November 10, 1964. Rehearing Denied December 4, 1964.
Appeal from the Circuit Court, Dade County, Robert H. Anderson, J.
Preddy Haddad, Miami, for appellants.
Dean, Adams Fischer and Hugh Wood, Miami, for appellees.
Before BARKDULL, C.J., and CARROLL and TILLMAN PEARSON, JJ.
The appellants, defendants in the trial court, appeal an adverse final judgment in a personal injury action and have preserved two points for review by this court: (1) The propriety of the direction of a verdict of liability; (2) The permitting into evidence of testimony of an investigating police officer as to the point of impact between the two vehicles.
As to the first point, we find that the trial judge erred in directing a verdict of liability at the conclusion of all the evidence and submitting the matter to the jury solely for the determination of damage. In reaching a conclusion on whether a matter should be submitted to a jury to resolve the issues, it is incumbent upon a trial judge to determine [at this moment in the trial proceedings] whether the evidence before him is susceptible to two or more inconsistent views, [see: Williams v. Sauls, 151 Fla. 270, 9 So.2d 369; Cadore v. Karp, Fla. 1957, 91 So.2d 806] and, if not, to direct a verdict in favor of one or the other of the parties. See: Okeechobee Company for Use and Benefit of Hamrick v. Norton, 149 Fla. 651, 6 So.2d 632; McAllister v. Miami Daily News, 154 Fla. 370, 17 So.2d 613. Of course, in determining a motion for a directed verdict, all inferences are resolved in favor of the party moved against. See: Massaline v. Rich, Fla.App. 1962, 137 So.2d 10; Guhman v. Florida Power Light Company, Fla.App. 1962, 139 So.2d 749.

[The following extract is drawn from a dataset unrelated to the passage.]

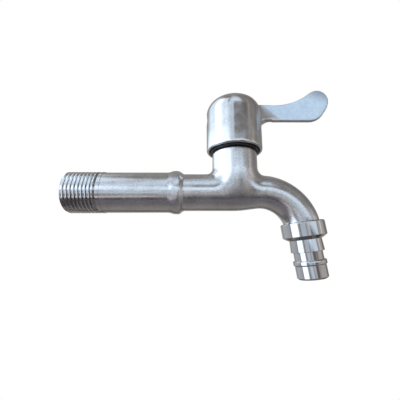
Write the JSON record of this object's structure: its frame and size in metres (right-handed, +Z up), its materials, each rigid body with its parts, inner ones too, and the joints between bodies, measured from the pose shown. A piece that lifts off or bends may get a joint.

The accident in the instant case involved a southbound automobile in which the plaintiffs were riding, and a northbound tractor driven by the individual defendant. There was evidence to support the plaintiffs' view that in attempting to pass vehicles ahead, the northbound tractor deliberately pulled into the southbound lane and struck the vehicle in which the plaintiffs were riding. There was also evidence adduced to support the defendant-driver's contention that because of the entry into the highway of a third vehicle unexpectedly into the path of the tractor, the driver was placed in a sudden emergency position and, in attempting to extricate himself from such a situation caused by the third vehicle, the accident occurred. If the jury should determine that the collision occurred because of an emergency situation created by a stranger, a verdict for the defendant would be in accordance with the applicable principles of law. See: Klepper v. Breslin, Fla. 1955, 83 So.2d 587; Dupree v. Pitts, Fla.App. 1964, 159 So.2d 904; 23 Fla.Jur., Negligence, § 81. Therefore, the evidence before the trial judge at the time of the consideration of the motion for directed verdict was susceptible to two views and, therefore, the issue of liability should have been submitted to the jury.
If the evidence was only as contended by the plaintiffs, they would be entitled to a directed verdict. See: New England Mutual Life Insurance Co. v. Huckins, 127 Fla. 540, 173 So. 696; Garris v. Robeison, Fla.App. 1962, 146 So.2d 388. However, there was a direct conflict in the testimony between the driver of the plaintiff's automobile and the defendant truck driver.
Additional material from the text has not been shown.